Id. at 4. Because the released claims are limited to those that accrued as of the date of execution of the revised settlement agreement — not claims that may accrue in the future — and the type of claims are limited to wages, overtime pay, and compensation for work completed for the entity defendants that could have been asserted in the present case, I recommend that the Court find that the scope of the release is not so broad as to render the settlement unreasonable.

The revised settlement agreement appears reasonable on its face and there is no reason to believe that Plaintiffs' recovery was adversely affected by the amount of fees paid to their attorneys.

Therefore, the Court may approve this settlement without considering the reasonableness of the attorneys' fees.5

Accordingly, I recommend that the Court find that the settlement is a "fair and reasonable resolution of a bona fide dispute over FLSA provisions." Lynn's Food Stores, 679 F.2d at 1354.

The Court need not approve the other provisions of the settlement agreement. I note that there is a confidentiality provision in the revised settlement agreement that is unenforceable, at least in part, due to the public filing of the document. See Doc. No. 183-1 ¶¶ 7, 8. Accordingly, I recommend that the Court not approve the settlement agreement as a whole or reserve jurisdiction to enforce it.

IV. RECOMMENDATION.

Based on the foregoing, I respectfully recommend that the Court do the following:

1. FIND that the settlement is a "fair and reasonable resolution of a bona fide dispute over FLSA provisions." Lynn's Food Stores, 679 F.2d at 1354; 2. GRANT in part the Joint Stipulation of Dismissal with Prejudice, Joint Motion for Approval of Settlement, Doc. No. 176; 3. ORDER counsel for Plaintiffs to provide a copy of the Court's Order to Plaintiffs; 4. DECLINE to reserve jurisdiction to enforce the settlement agreement; 5. DISMISS the case with prejudice; and, 6. DIRECT the Clerk to close the file.
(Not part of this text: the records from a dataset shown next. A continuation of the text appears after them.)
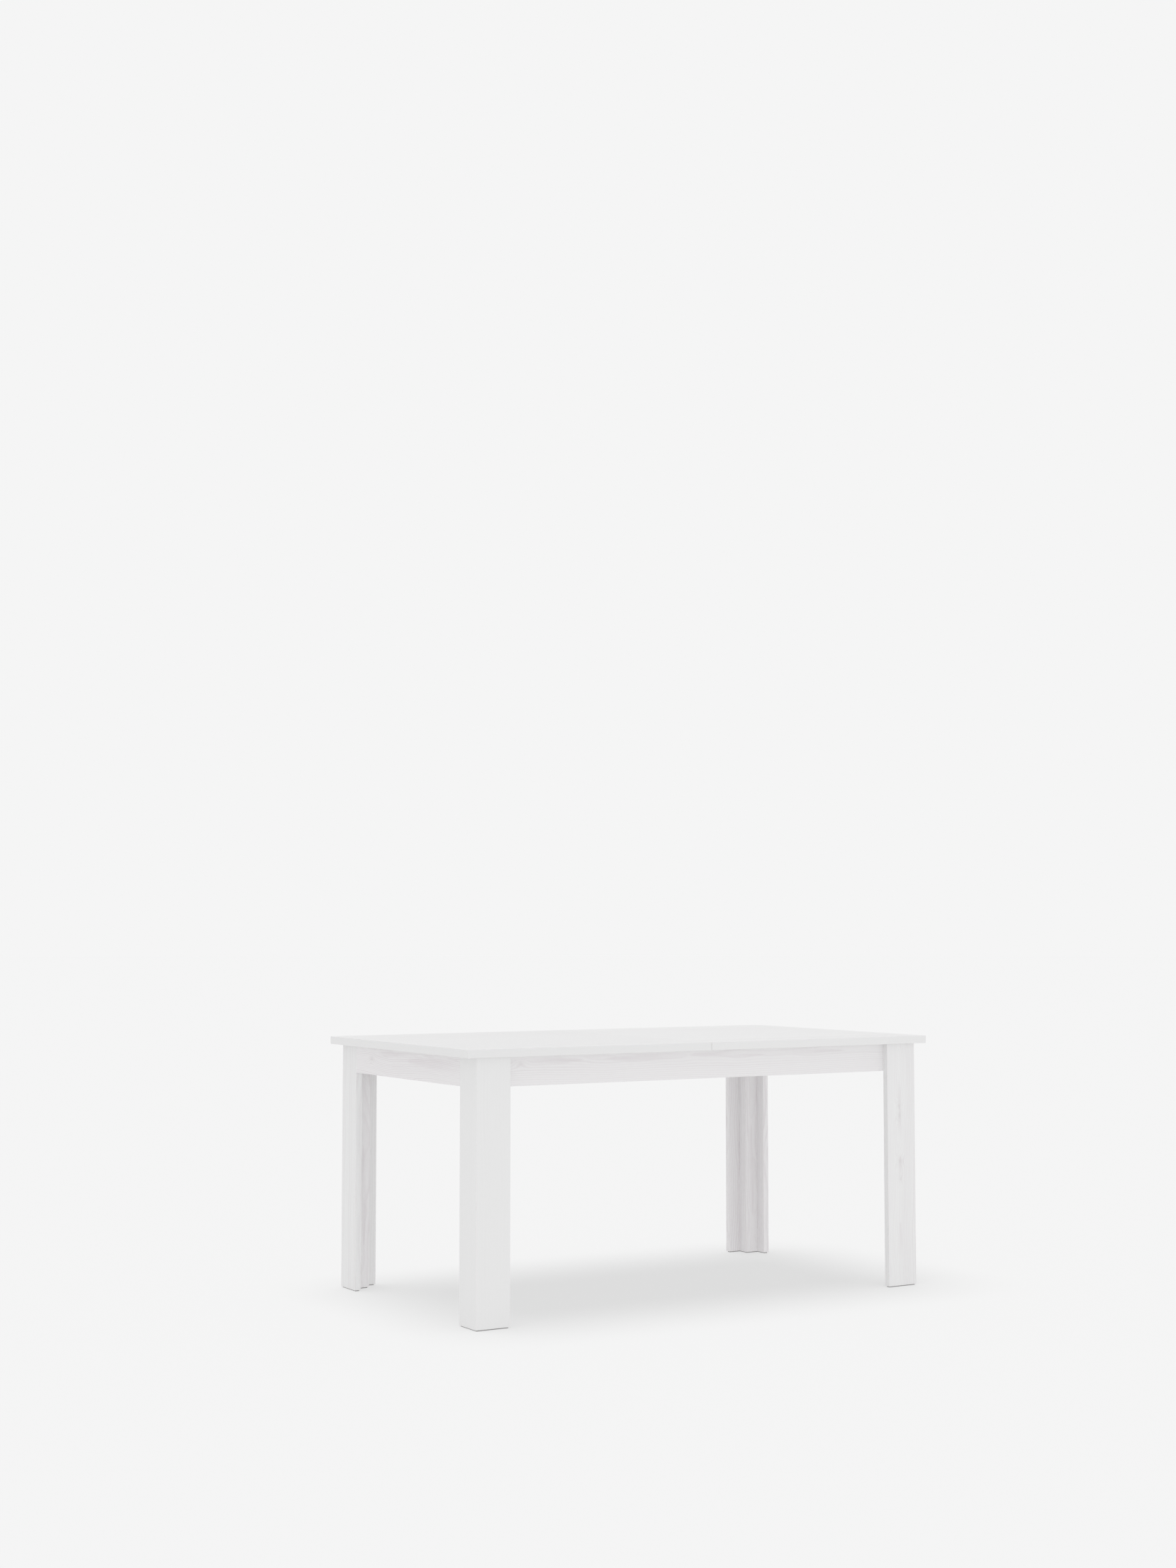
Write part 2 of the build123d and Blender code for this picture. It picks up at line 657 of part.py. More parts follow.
def write_rails():
    rail = cut(slide_rail(), rail_screws())
    write("back_slide_rail", rail)
    write("front_slide_rail", to_corner(rail, RIGHT, FRONT))
    sides = ((RIGHT, BACK), (RIGHT, FRONT))
    write("rail_screws", [to_corner(s, *side) for side in sides for s in rail_screws()])
    write("rail_stops", [to_corner(rail_stop(), *side) for side in CORNERS.values()])


def write_top(side):
    """One half of the top with all that moves with it."""
    name = "left" if side == LEFT else "right"
    back_runner = cut(runner(), runner_screws())
    runners = {row: to_corner(back_runner, side, row) for row in (BACK, FRONT)}
    screws = [to_corner(s, side, row) for row in (BACK, FRONT) for s in runner_screws()]
    batten_fixings = [to_corner(s, side, BACK) for x in BATTEN_X for s in batten_screws(x)]
    plate_x = LATCH_PIVOT_X if side == LEFT else LATCH_PIVOT_X + LATCH_REACH
    plate_fixings = latch_plate_screws(plate_x)
    panel = cut(top_blank(side), [*screws, *batten_fixings, *plate_fixings])
    if side == LEFT:
        panel = cut(panel, seam_dowels())
    else:
        holes = dowel_holes(SEAM_GAP / 2, 1, DOWEL_Y, HEIGHT - TOP_THICKNESS / 2)
        panel = cut(panel, holes)
    write(f"{name}_top_panel", panel)
    write(f"{name}_back_runner", runners[BACK])
    write(f"{name}_front_runner", runners[FRONT])
    write(f"{name}_sliders", [to_corner(s, side, row) for row in (BACK, FRONT) for s in sliders()])
    write(f"{name}_runner_screws", screws)
    for place, x in zip(("inner", "outer"), BATTEN_X):
        plank = cut(batten(x), batten_screws(x))
        write(f"{name}_{place}_batten", to_corner(plank, side, BACK))
    write(f"{name}_batten_screws", batten_fixings)
    write(f"{name}_latch_screws", plate_fixings)
    if side == LEFT:
        write("seam_dowels", seam_dowels())
        write("latch_plates", [cut(plate, plate_fixings) for plate in latch_plates()])
        write("latch_pivots", latch_pivots())
    else:
        write("latch_keepers", [cut(keeper, plate_fixings) for keeper in latch_keepers()])


def write_latches():
    lever = latch_lever()
    write("front_latch_lever", lever)
    write("back_latch_lever", to_corner(lever, RIGHT, FRONT))


def write_leaf():
    write("leaf_panel", leaf_panel())
    write("leaf_dowels", leaf_dowels())


os.makedirs("parts", exist_ok=True)
write_legs()
write_frame()
write_rails()
write_top(LEFT)
write_top(RIGHT)
write_latches()
write_leaf()
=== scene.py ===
"""Looks for the extending dining table: white-washed pine with grain and knots that follow each board,
zinc-plated slides and brackets, nylon sliders, felt feet, a pale floor and soft even light."""

import json
import math
import random

import bpy
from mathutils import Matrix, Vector


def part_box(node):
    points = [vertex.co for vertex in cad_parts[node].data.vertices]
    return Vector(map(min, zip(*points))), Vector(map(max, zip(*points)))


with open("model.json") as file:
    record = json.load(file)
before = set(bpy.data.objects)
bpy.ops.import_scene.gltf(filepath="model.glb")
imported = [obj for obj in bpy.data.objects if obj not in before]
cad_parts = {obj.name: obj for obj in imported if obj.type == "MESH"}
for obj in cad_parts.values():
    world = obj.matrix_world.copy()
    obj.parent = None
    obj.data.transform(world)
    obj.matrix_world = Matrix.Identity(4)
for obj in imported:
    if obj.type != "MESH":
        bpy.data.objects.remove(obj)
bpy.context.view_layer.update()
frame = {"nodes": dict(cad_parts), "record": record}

NODES = frame["nodes"]
SLOTS = {part["node"]: part["material_slot"] for part in frame["record"]["subparts"]}

# ---------------------------------------------------------------- camera, light and floor
CAMERA_PLACE = (-3.588, -5.714, 1.081)
CAMERA_YAW = 0.5418  # from +Y towards +X
CAMERA_PITCH = 0.0676  # upwards
CAMERA_LENS = 50.0
SENSOR = 36.0

SKY_LIGHT = 0.913  # also the tone of the floor and the backdrop
KEY_LIGHT = 0.135 * math.pi  # soft light from overhead
KEY_SPREAD = math.radians(44)
KEY_TOWARDS = Vector((0.06, -0.04, -1.0))
FILL_FRONT = 0.138 * math.pi  # flat light on the faces that look to the front and the back
FILL_SIDE = 0.085 * math.pi  # the same for the two ends
FLOOR_ALBEDO = 0.10
FLOOR_GLOW = 0.6455
FLOOR_KEY = 1.58 * math.pi  # overhead light that only the floor takes up, for the shadow's depth
FLOOR_KEY_SPREAD = math.radians(38)
FLOOR_RADIUS = 90.0

# ---------------------------------------------------------------- wood
RING_WIDTH = 0.0068  # between two dark growth lines
WASH = (0.750, 0.750, 0.750)  # white-wash over pale wood
LINE = (0.640, 0.612, 0.626)  # growth line showing through
KNOT = (0.46, 0.43, 0.43)
WORN = (0.62, 0.58, 0.54)
UNDERSIDE_PAINTED_LIGHT = (0.84, 0.84, 0.835)  # painted light: a paler white under the tabletop than its wash, so its bounce lightens the shade below the top

# tints that multiply the wash and the growth lines of one board
PLAIN = (1.0, 1.0, 1.0)
PINK = (1.005, 0.995, 1.0)  # the slight rose cast of the aprons
WARM_PINK = (1.013, 1.003, 1.009)  # the same on the long front apron
LIT_PINK = (1.027, 1.016, 1.022)  # the same on the left end, whose lines are darker
ROSE = (0.997, 0.983, 0.990)  # the stronger cast inside the legs
SHADED = (0.984, 0.985, 0.985)  # one leg board a little darker than the others

# how strongly the marks show, from 0 to 1
LINE_SHOWS = 0.50
STREAK_SHOWS = 0.18
STAVE_SHOWS = 0.22
FLAME_SHOWS = (0.34, 0.52)
KNOT_SHOWS = 0.15
KNOT_RIM_SHOWS = 0.04
WEAR_SHOWS = 0.07
FAINT_LINES = 0.42  # where a board's lines_from holds them back

# where a tabletop's wash gives way to the painted shade on its edges and the painted light on its
# underside, in metres from the face
EDGE_SHADE_FROM, EDGE_SHADE_FULL = 0.0008, 0.0016
UNDERSIDE_LIGHT_FROM, UNDERSIDE_LIGHT_FULL = 0.0003, 0.0008


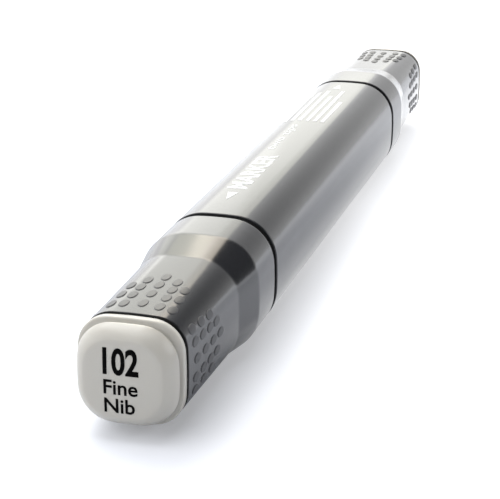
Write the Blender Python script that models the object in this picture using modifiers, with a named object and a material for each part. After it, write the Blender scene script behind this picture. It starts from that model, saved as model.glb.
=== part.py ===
"""Twin-ended felt tip marker: rounded-square barrel, two pull-off caps, a fine nib and a broad chisel nib.

Run it with: blender --background --python part.py
The marker lies along Y with its fine end towards -Y. Z is up, the surface it rests on is Z = 0, and the
origin is under the middle of the barrel. Sizes are named in millimetres and built in metres.
"""

import math
from collections import namedtuple

import bmesh
import bpy

MM = 0.001

# ---------------------------------------------------------------- driving dimensions, in millimetres
BODY = 15.5  # across the flats of the barrel and of each cap's collar
BODY_CORNER = 5.8
WALL = 1.1
BARREL_END = 38.55  # from the middle of the marker to each end of the barrel
GROOVE = 1.3  # gap between the barrel and a cap, which shows the nib section's collar
CAP_RIM = BARREL_END + GROOVE
CAP_SHOULDER = 47.4  # where the cap's collar starts to slope in
CAP_WAIST = 53.5  # where the slope ends and the grip starts
WAIST = 13.7
WAIST_CORNER = 4.9
CAP_END = 72.2
END = 12.7  # across the flats at the cap's outer end and the plug's flange
END_CORNER = 3.9
RIM_EDGE = 0.2  # chamfer on each cap's rim

PLUG_START = CAP_END + 0.75
FLANGE = 1.0
PLUG_NECK = 11.5
PLUG_NECK_LENGTH = 0.4
PILLOW = 12.3
PILLOW_CORNER = 4.4
PILLOW_EDGE = 1.5  # radius that rounds the plug's face into its sides
PLUG_FRONT = 76.6
DOME = 0.2

BOSS_BORE = 7.6
BOSS_FLOOR = 68.2
CUP_BORE = 8.8
CUP_WALL = 0.6
CUP_FLOOR = 67.2
CUP_MOUTH = 46.0

SPIGOT_START = 29.5
SOCKET_FLOOR = 34.5
GUIDE = 12.3
GUIDE_END = 45.0
NECK = 8.2
BEAD = 8.5
BEAD_AT = 50.2
CONE_START = 53.0
NIB_TIP = 62.0

CORE = 10.9
CORE_END = 33.5
FILM_BORE = 11.1
FILM = 11.5
FILM_END = 33.0
SLIDE_FIT = 0.2  # gap on each side where one piece sits in another

AXIS_HEIGHT = BODY / 2
CORNER_STEPS = 8
TURN_STEPS = 32

Station = namedtuple("Station", "along width height corner lean", defaults=(0.0,))
Paint = namedtuple("Paint", "colour roughness metallic")

PAINTS = {
    "body_shell": Paint((0.42, 0.43, 0.44), 0.22, 0.8),
    "colour_plug": Paint((0.58, 0.565, 0.535), 0.30, 0.0),
    "black_plastic": Paint((0.012, 0.012, 0.013), 0.45, 0.0),
    "nib_felt": Paint((0.80, 0.78, 0.72), 0.95, 0.0),
    "nib_sleeve": Paint((0.82, 0.82, 0.80), 0.35, 0.0),
    "ink_fibre": Paint((0.52, 0.53, 0.54), 0.95, 0.0),
    "clear_film": Paint((0.86, 0.88, 0.90), 0.20, 0.0),
}


# ---------------------------------------------------------------- scene helpers
def clear_scene():
    for obj in list(bpy.data.objects):
        bpy.data.objects.remove(obj, do_unlink=True)


def make_material(name):
    paint = PAINTS[name]
    material = bpy.data.materials.get(name)
    if material is None:
        material = bpy.data.materials.new(name)
        material.use_nodes = True
        shader = material.node_tree.nodes["Principled BSDF"]
        shader.inputs["Base Color"].default_value = (*paint.colour, 1.0)
        shader.inputs["Roughness"].default_value = paint.roughness
        shader.inputs["Metallic"].default_value = paint.metallic
    return material


def place(obj, collection, parent, material):
    """Links an object whose data is drawn round the marker's axis, and hangs it from its body's empty."""
    collection.objects.link(obj)
    obj.parent = parent
    obj.location = (0.0, -parent.location.y, 0.0)
    obj.data.materials.append(make_material(material))
    return obj


def body_empty(name, collection, along):
    empty = bpy.data.objects.new(name, None)
    collection.objects.link(empty)
    empty.location = (0.0, along * MM, AXIS_HEIGHT * MM)
    return empty


# ---------------------------------------------------------------- shapes
def outline(width, height, corner):
    """Points round a rounded rectangle in X and Z. The flats lie at the full width and height, and a
    corner as large as half the width gives a circle."""
    half_step = math.pi / 4 / CORNER_STEPS
    reach = corner / math.cos(half_step)
    points = []
    for quarter, (side_x, side_z) in enumerate(((1, 1), (-1, 1), (-1, -1), (1, -1))):
        for step in range(CORNER_STEPS):
            angle = quarter * math.pi / 2 + (2 * step + 1) * half_step
            x = side_x * (width / 2 - corner) + reach * math.cos(angle)
            z = side_z * (height / 2 - corner) + reach * math.sin(angle)
            points.append((x, z))
    return points


def square(along, width, corner):
    return Station(along, width, width, corner)


def disc(along, diameter):
    return Station(along, diameter, diameter, diameter / 2)


def loft(name, stations, side, tube=False):
    """Skins the sections in order. A tube's last section joins its first; otherwise both ends are filled."""
    bm = bmesh.new()
    rings = []
    for station in stations:
        ring = []
        for x, z in outline(station.width, station.height, station.corner):
            y = side * (station.along + station.lean * x)
            ring.append(bm.verts.new((x * MM, y * MM, z * MM)))
        rings.append(ring)
    pairs = list(zip(rings, rings[1:]))
    if tube:
        pairs.append((rings[-1], rings[0]))
    else:
        bm.faces.new(rings[0])
        bm.faces.new(rings[-1])
    count = len(rings[0])
    for first, second in pairs:
        for i in range(count):
            j = (i + 1) % count
            bm.faces.new((first[i], first[j], second[j], second[i]))
    bmesh.ops.recalc_face_normals(bm, faces=bm.faces)
    mesh = bpy.data.meshes.new(name)
    bm.to_mesh(mesh)
    bm.free()
    mesh.shade_smooth()
    mesh.set_sharp_from_angle(angle=math.radians(30))
    return bpy.data.objects.new(name, mesh)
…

Failure to file written objections to the proposed findings and recommendations contained in this report within fourteen (14) days from the date of its filing shall bar an aggrieved party from attacking the factual findings on appeal.

FootNotes


1. The following individuals have joined this action as opt-in Plaintiffs: Alisha Farias, Sommay Julie Sonthaly, Jarron Lampkin, Tamara Jeune, Mercedes Lugo, D'Andre McBride, Sendy Semsey, Andrew Ernst, Carl Faustin, Jason Perez, Kimberly Borda, Chad Davis, Christina Dessow, Dexter Davis, Laura Hay, Jamijja Herring, Lisa Roberson, Keith Johnson, Radeisha Brinson, Joyce Bryant, David Charles Diaz, Alexis O'Neal, Lynette Yancy, Larry Rice, Andrea Johnson, Eric Augburn, La'Shay Brown, Shanae Knight, Kurt Mitchell, Danien Newman, Misty Gaines, William Whalen, Shani Holland, William Presley, Karen Burton, Trinity Spears, Naila Molina, Sidney Okudzeto, Alonica Holmes, James Stotler, Leshon Tindell, Waynettia Johnson, Anthony Ware, Edward Underwood, Samantha Satoski, Derrick Eggleston, Clarissa Gibbs, Jamaal Holman, Richard Lewis, Tawana Byrd, Shawn Chapin, Jordan Clemons, Javeda Henry, Paula Madison, Jaunetta Simmons, Michelle Swan, Patricia Martindale, Lydia Cantu, Michelle Clarke, Kenneth Eggleston, James Mitchell, Robert Schara, Whitney Shelton, Lanelle Smith, Frank Terrazas, Taleshia Byrd, Amanda Sharp, Nicholas Sloan, David Smith, Raymond Talana, Concettina Todaro, Derek Tuley, Kenneth Huffman, Jr., Michael Clinger, Patricia Corbett, Denise Fuller, Andrea Harmon, Arlyne Hope, Donald Marshall, Donna Marvin, Almalizette Olson, Martha Simmons and Tomeka Simmons.
2. At a hearing on the motion, the undersigned expressed concern about the breadth of the release in the original settlement agreement, Doc. No. 176-1, which included, among other things, release of future wage claims against future, presently unknown shareholders of the Defendant entities. I will address the breadth of the release in the revised settlement agreement infra.
3. The Court recognizes, as it has in the past, that the Eleventh Circuit's unpublished opinions represent persuasive authority, rather than binding precedent. See 11th Cir. R. 36-2 and I.O.P. 6.
4. Defendants have agreed to pay liquidated damages only as part of the settlement; they do not concede, and the Court need not determine, that they engaged in any willful or wanton violation of the FLSA.
5. Counsel for Plaintiffs are cautioned, however, that representation of individual plaintiffs in FLSA cases requires not only negotiation regarding the amount of compensation to be paid in a settlement but also the scope of released claims. See, e.g., Doc. No. 180 and cases cited therein. They should not again fail to consider the case law cited in the Order and Notice of Hearing and their progeny in negotiating settlements of FLSA cases.